Records with modeling code
=-=-=-=-=
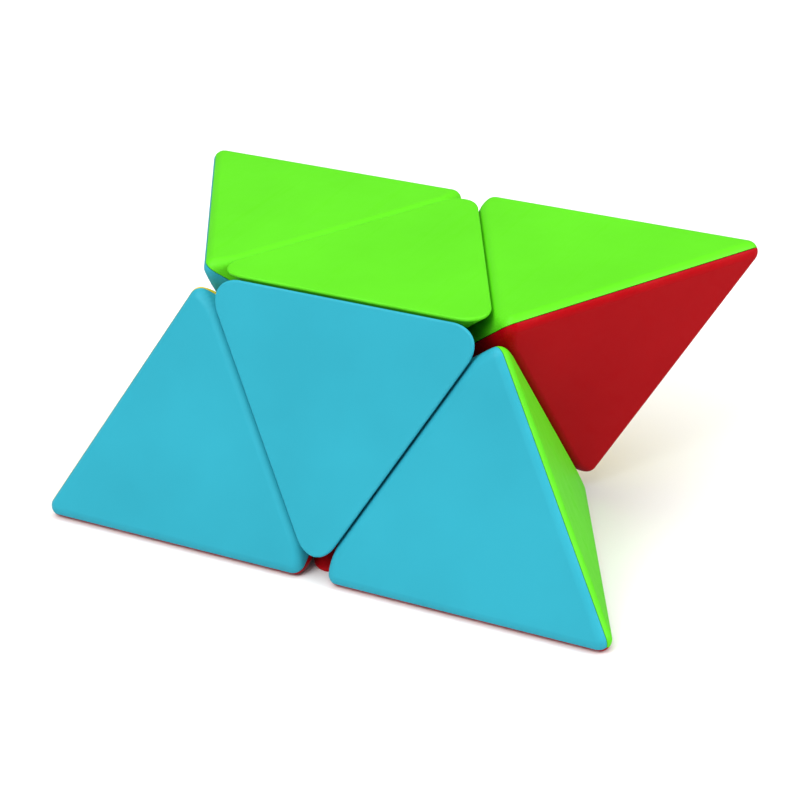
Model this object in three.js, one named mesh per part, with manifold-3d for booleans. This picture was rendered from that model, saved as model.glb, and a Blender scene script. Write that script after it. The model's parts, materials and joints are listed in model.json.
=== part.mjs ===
// A pyramid twisty puzzle: a tetrahedron cut through its centre by three planes at right angles into
// eight pieces, four three-colour corners and four one-colour face centres. Each piece is a hollow cap or
// set of shells on a foot. The feet hook under twelve edge blocks, which hook under six hubs screwed
// through springs to a ball core. The upper half is turned a quarter from the solved pyramid, and the
// puzzle lies on its red face.
//
// Most shapes are made once in the puzzle's own cube frame, whose x, y and z axes are the three turning
// axes, in the octant where all three are positive. Each copy is then turned to its place. All sizes are
// in millimetres.
import * as THREE from "three";
import { ConvexGeometry } from "three/addons/geometries/ConvexGeometry.js";
import { mergeVertices } from "three/addons/utils/BufferGeometryUtils.js";
import Module from "manifold-3d";

const wasm = await Module();
wasm.setup();

// ---- Driving dimensions ----
const EDGE = 75; // edge of the solved pyramid before its edges are rounded
const AXIS_REACH = EDGE / (2 * Math.SQRT2); // centre to the middle of an edge, along a turning axis
const FACE_REACH = AXIS_REACH / Math.sqrt(3); // centre to a face
const GAP = 0.15; // every moving piece stands back this far from the surface it slides along
const FIT = 0.3; // space between two fixed parts of one piece

// Shells
const WALL = 1.5; // thickness of every coloured wall
const AXIS_ROUND = 3.4; // radius on the edges that lie along a turning axis
const CORNER_ROUND = 1.3; // radius on all the other edges of a corner
const CAP_ROUND = 0.25; // radius on the rim of a centre cap

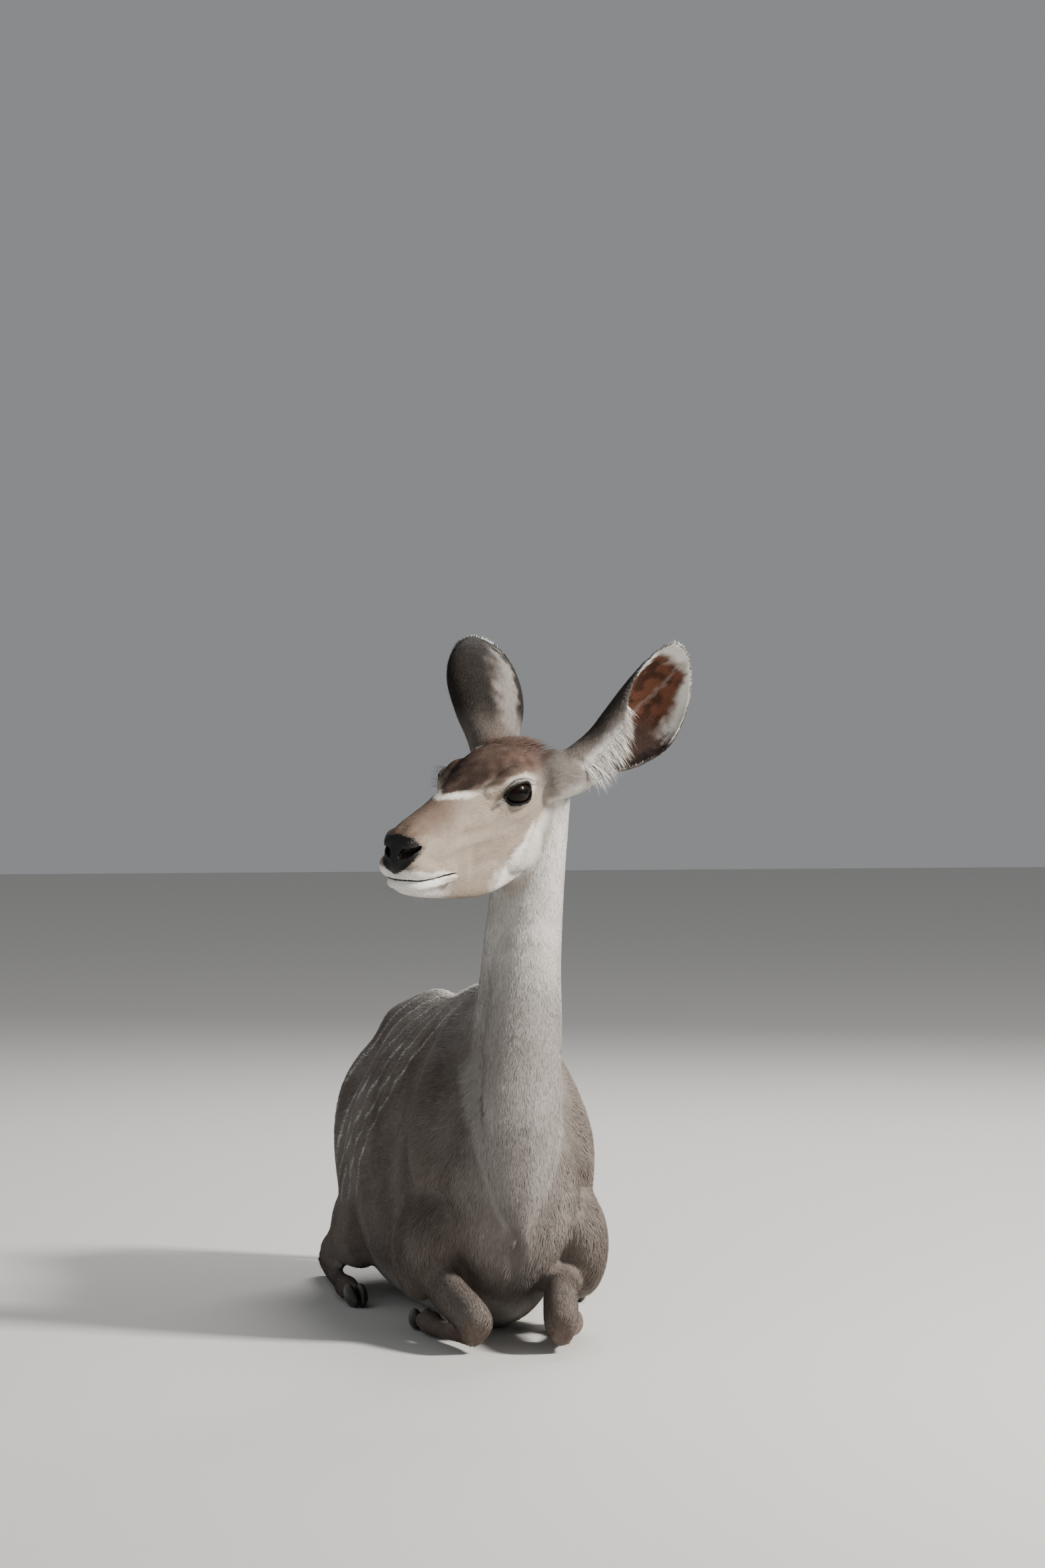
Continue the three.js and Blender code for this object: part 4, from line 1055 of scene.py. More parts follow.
def ear_marks(masks, spots, name):
    """An ear's colours: red-brown inside with white-haired edges, grey to nearly black behind, with
    painted shade on the far ear's back where it turns from the light and a faint painted highlight along
    a fold in the cup.
    """
    ear, belongs = EARS[name], spots.shares[:, PARTS.index(name)]
    fine, small = spots.fine, spots.small
    t, w, _, back = on_ear(ear, spots.points)
    share = smooth_step(belongs, 0.3, 0.6) * smooth_step(t + 0.06 * small, 0.0, 0.26)
    outward = ear["across"] * (w / (EAR_HALF_WIDTH * ear_half(t)))[:, None]
    outward = outward - ear["faces"] * (back / ear_cup(t))[:, None]
    inside = ((spots.normals * outward).sum(1) < 0).astype(float)
    rear = ear["s"] * w + 0.1 * grain(spots.points, 9, 5)
    front = np.maximum(-rear, smooth_step(-back, 0.1, 0.5))
    # The cup: white hair on the upper back edge, the tip and the front edge, dark blotches between, and a
    # faint painted highlight along a fold.
    high = smooth_step(t + 0.05 * fine, 0.4, 0.56)
    hairy = np.maximum.reduce([
        smooth_step(rear, 0.6, 0.86) * high, smooth_step(t + 0.04 * small, 0.84, 0.95),
        smooth_step(front + 0.04 * small, 0.7, 0.86) * smooth_step(t, 0.3, 0.44),
        smooth_step(front, 0.84, 0.97) * smooth_step(t, 0.08, 0.2)])
    low = smooth_step(rear, 0.05, 0.4) * (1 - high)
    patch = smooth_step(grain(spots.points, 16, 6) + 0.4 * fine, -0.1, 0.45)
    # A thin pale line across the cup: a painted highlight along its fold.
    fold_highlight = smooth_step(0.05 - np.abs(rear - 0.9 * (t - 0.55)), -0.05, 0.05) * smooth_step(t, 0.4, 0.5)
    lay(masks, "white", share * inside * (0.86 * hairy + 0.12 * (1 - hairy) * fold_highlight))
    lay(masks, "rufous", share * inside * (1 - hairy) * (1 - 0.4 * low))
    blotch = 0.62 * patch * smooth_step(t, 0.25, 0.5)
    foot = 0.7 * low + 0.25 * smooth_step(rear, 0.8, 0.95) * low
    lay(masks, "dark", share * inside * (1 - hairy) * np.maximum(blotch, foot))
    # The back: a dark edge and a darker side, which differ between the near and the far ear. On the far
    # ear the darker side is painted shade on the half turned from the light, and its dark top is the
    # ear's own colour.
    backing = share * (1 - inside)
    edge = smooth_step(rear, 0.5, 0.72) * smooth_step(t, 0.2, 0.4)
    ruffle = 0.14 * grain(spots.points, 14, 9) + 0.06 * fine
    if name == "ear_right":
        # The far ear's darker half is painted shade on the side turned from the light.
        deepest = 0.88
        deep = np.maximum(smooth_step(-rear + ruffle, -0.3, 0.42), smooth_step(t + ruffle, 0.72, 0.98))
    else:
        deepest = 0.7
        deep = smooth_step(back + ruffle, -1.0, -0.2)
        edge *= smooth_step(0.6 - t, -0.06, 0.1)
        rolled = smooth_step(-back + ruffle, 0.5, 0.9) * smooth_step(0.46 - t, -0.06, 0.1)
        lay(masks, "white", backing * 0.72 * rolled)
    deep *= smooth_step(t, -0.05, 0.3)
    lay(masks, "dark", backing * np.maximum(0.95 * edge, deepest * deep))
    # The shadow deep in the cup, and the ground colour.
    hollow = smooth_step(belongs, 0.1, 0.4) * inside * smooth_step(0.24 - t, -0.04, 0.08)
    lay(masks, "dark", 0.85 * hollow)
    masks["white"] *= 1 - hollow
    # On the far ear the painted shade also darkens the grey of the back.
    ground = (0.56 - 0.4 * deep) * (1 - inside) + 0.1 * inside
    masks["grey"] += share * (ground - masks["grey"])
    masks["tan"] *= 1 - share


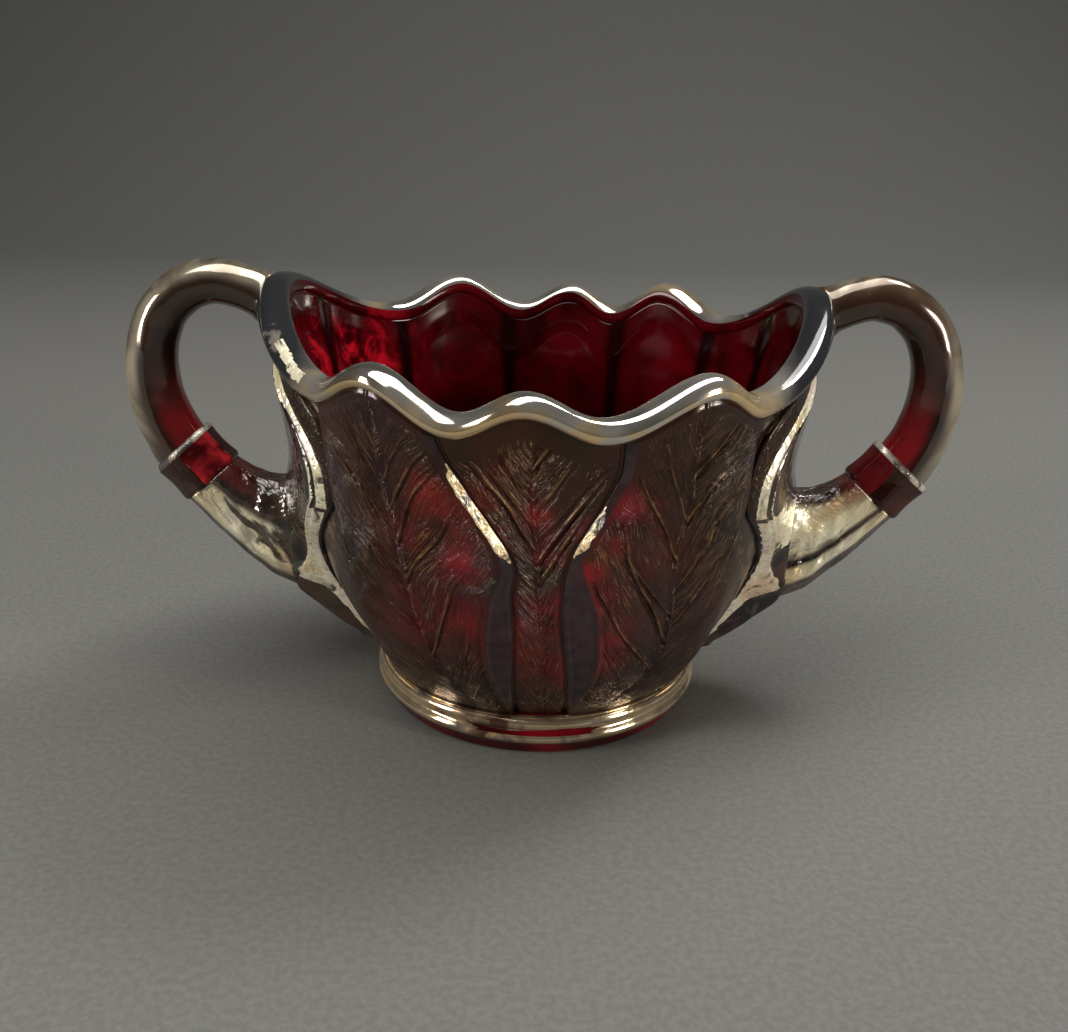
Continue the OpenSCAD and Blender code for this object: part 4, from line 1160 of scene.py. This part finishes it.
TOP_L = [(57, 43), (54.2, 41.2), (51.4, 40), (48.8, 39.8), (46.5, 40.6)]
BOT_L = [(65.4, 35.5), (60.6, 30), (55.8, 25.2), (51, 21), (46.5, 18.9)]
DEEP = [5.5, 5.2, 5.3, 5.7, 6.1]
SEC_A = [(0, .40), (.05, .56), (.12, .75), (.30, 1.0), (.42, .94), (.55, .87), (.62, .83), (.68, .88), (.73, .93),
         (.78, .90), (.86, .70), (.94, .52), (1, .40)]
SEC = np.array(SEC_A + [(p, -q) for p, q in reversed(SEC_A)])


def stem_piece(node, left):
    n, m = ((120, 160))
    e = CUFF_C + CUFF_D * 8.6
    t0, b0 = e - CUFF_N * 5.6, e + CUFF_N * 5.6
    T = np.array([t0] + TOP_L[1:])
    B = np.array([b0] + BOT_L[1:])
    x = np.arange(5.0)
    u = np.linspace(0, 4, n + 1)
    Tt = np.stack([pchip(u, x, T[:, 0]), np.interp(u, x, T[:, 1]) * 0.35 + pchip(u, x, T[:, 1]) * 0.65], -1)
    Bb = np.stack([pchip(u, x, B[:, 0]), pchip(u, x, B[:, 1])], -1)
    dp = pchip(u, x, DEEP)
    # sharp ridges with slightly hollow faces
    k = len(SEC)
    full = np.concatenate([SEC, SEC[:1]])
    cum = np.concatenate([[0], np.cumsum(np.linalg.norm(np.diff(full * np.array([3, 1.2]), axis=0), axis=1))])
    s = np.linspace(0, cum[-1], m, endpoint=False)
    c = np.stack([np.interp(s, cum, full[:, 0]), np.interp(s, cum, full[:, 1])], -1)
    c = 0.5 * c + 0.25 * (np.roll(c, 1, 0) + np.roll(c, -1, 0))
    rings = []
    for i in range(n + 1):
        p = Tt[i] + (Bb[i] - Tt[i]) * c[:, :1]
        # hammered unevenness that fades towards both ends
        far = math.sqrt(max(math.sin(math.pi * u[i] / 4), 0))
        w = far * wobble(c[:, 0] * 7, c[:, 1] * 3 + u[i] * 4.5, 51 + left, scale=1.0)
        w2 = far * wobble(c[:, 0] * 4, c[:, 1] * 2 + u[i] * 3.0, 53 + left, scale=1.0)
        shift = (Bb[i] - Tt[i]) / np.hypot(*(Bb[i] - Tt[i]))
        p = p + shift * 0.22 * w2[:, None]
        rings.append(np.stack([p[:, 0], -c[:, 1] * dp[i] * (1 + w * 0.075), p[:, 1]], -1))
    # run on a little way into the leaf behind it and into the cuff
    rings.append(rings[-1] - np.array([0.8, 0, 0]))
    rings.insert(0, rings[0] - np.array([CUFF_D[0], 0, CUFF_D[1]]) * 0.3)
    v, faces = tube(turn(np.array(rings), bool(left)))
    band = np.append(np.tile(c[:, 0], len(rings)), [0.5, 0.5])
    new_piece("v_" + node, v, faces, [M_STEM[left]], [node], attrs={"m": band})


stem_piece("stem_right", 0)
stem_piece("stem_left", 1)


# ------------------------------------------------------- floor and lighting
def sweep():
    """Plain pale paper that runs back and curves up behind."""
    pts = [(-1.6, 0.0), (0.55, 0.0)]
    pts += [(0.55 + 0.5 * math.sin(t), 0.5 - 0.5 * math.cos(t)) for t in np.linspace(0, math.pi / 2, 25)[1:]]
    pts += [(1.05, 2.0)]
    xs = (-1.8, 1.8)
    v = [(x, y, z) for (y, z) in pts for x in xs]
    f = [(2 * i, 2 * i + 1, 2 * i + 3, 2 * i + 2) for i in range(len(pts) - 1)]
    me = bpy.data.meshes.new("paper")
    me.from_pydata(v, [], f)
    me.polygons.foreach_set("use_smooth", np.ones(len(f), bool))
    m = Nodes("pale_paper")
    g = m.noise(900, 3, 0.6)
    m.set(color=m.mix(m.range(g, 0.35, 0.65), (0.132, 0.132, 0.124), (0.156, 0.156, 0.146)), rough=0.9, ior=1.3)
    me.materials.append(m.mat)
    ob = bpy.data.objects.new("paper", me)
    bpy.context.scene.collection.objects.link(ob)


sweep()


def area(name, loc, target, size, power, colour=(1, 1, 1)):
    li = bpy.data.lights.new(name, "AREA")
    li.shape = "RECTANGLE"
    li.size, li.size_y = size
    li.energy = power
    li.color = colour
    ob = bpy.data.objects.new(name, li)
    ob.location = loc
    d = Vector(target) - Vector(loc)
    ob.rotation_euler = d.to_track_quat("-Z", "Y").to_euler()
    bpy.context.scene.collection.objects.link(ob)
    return ob


area("strip", (0.02, -0.02, 0.76), (0, 0, 0.04), (1.3, 0.42), 7.2, (1.0, 0.99, 0.97))
area("key", (0.38, 0.20, 0.62), (0, 0, 0.04), (0.16, 0.16), 1.7, (1.0, 0.985, 0.96))
area("left", (-0.60, -0.30, 0.20), (0, 0, 0.04), (0.12, 0.30), 2.6, (1.0, 0.94, 0.86))
area("right", (0.60, -0.36, 0.20), (0, 0, 0.04), (0.12, 0.30), 3.0, (1.0, 0.94, 0.86))

world = bpy.data.worlds.new("studio")
bpy.context.scene.world = world
world.use_nodes = True
world.node_tree.nodes["Background"].inputs[0].default_value = (0.9, 0.93, 1.0, 1)
world.node_tree.nodes["Background"].inputs[1].default_value = 0.035

bpy.context.scene.view_settings.view_transform = "Standard"
bpy.context.scene.cycles.use_denoising = True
=-=-=-=-=
§ Directions for this task
Reproduce verbatim the range of lines that opens the records and closes with the line containing "const CAP_ROUND = 0.25;". Omit everything after it.

§ Task output
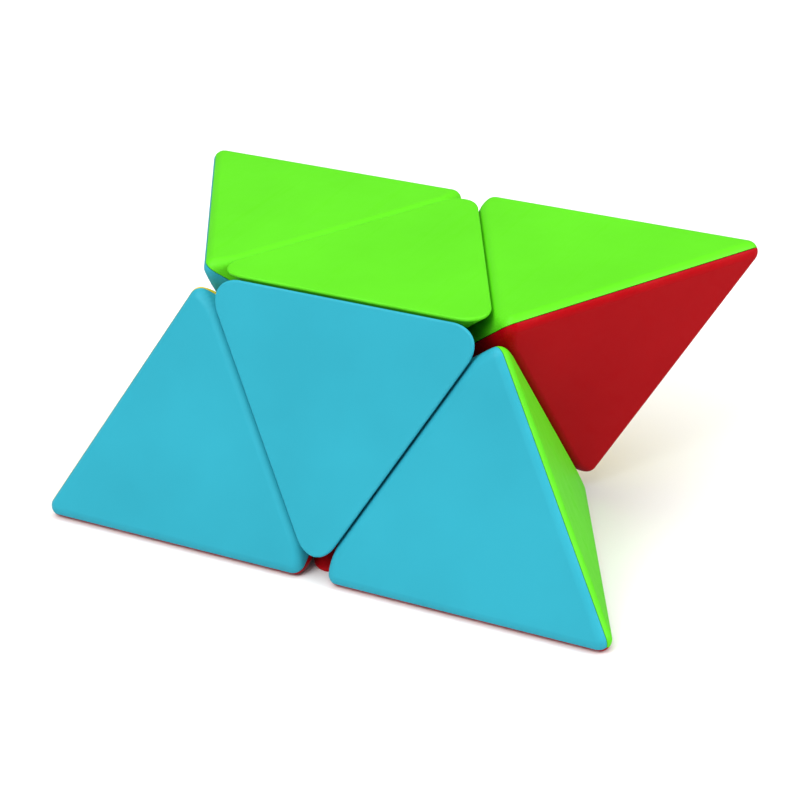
Model this object in three.js, one named mesh per part, with manifold-3d for booleans. This picture was rendered from that model, saved as model.glb, and a Blender scene script. Write that script after it. The model's parts, materials and joints are listed in model.json.
=== part.mjs ===
// A pyramid twisty puzzle: a tetrahedron cut through its centre by three planes at right angles into
// eight pieces, four three-colour corners and four one-colour face centres. Each piece is a hollow cap or
// set of shells on a foot. The feet hook under twelve edge blocks, which hook under six hubs screwed
// through springs to a ball core. The upper half is turned a quarter from the solved pyramid, and the
// puzzle lies on its red face.
//
// Most shapes are made once in the puzzle's own cube frame, whose x, y and z axes are the three turning
// axes, in the octant where all three are positive. Each copy is then turned to its place. All sizes are
// in millimetres.
import * as THREE from "three";
import { ConvexGeometry } from "three/addons/geometries/ConvexGeometry.js";
import { mergeVertices } from "three/addons/utils/BufferGeometryUtils.js";
import Module from "manifold-3d";

const wasm = await Module();
wasm.setup();

// ---- Driving dimensions ----
const EDGE = 75; // edge of the solved pyramid before its edges are rounded
const AXIS_REACH = EDGE / (2 * Math.SQRT2); // centre to the middle of an edge, along a turning axis
const FACE_REACH = AXIS_REACH / Math.sqrt(3); // centre to a face
const GAP = 0.15; // every moving piece stands back this far from the surface it slides along
const FIT = 0.3; // space between two fixed parts of one piece

// Shells
const WALL = 1.5; // thickness of every coloured wall
const AXIS_ROUND = 3.4; // radius on the edges that lie along a turning axis
const CORNER_ROUND = 1.3; // radius on all the other edges of a corner
const CAP_ROUND = 0.25; // radius on the rim of a centre cap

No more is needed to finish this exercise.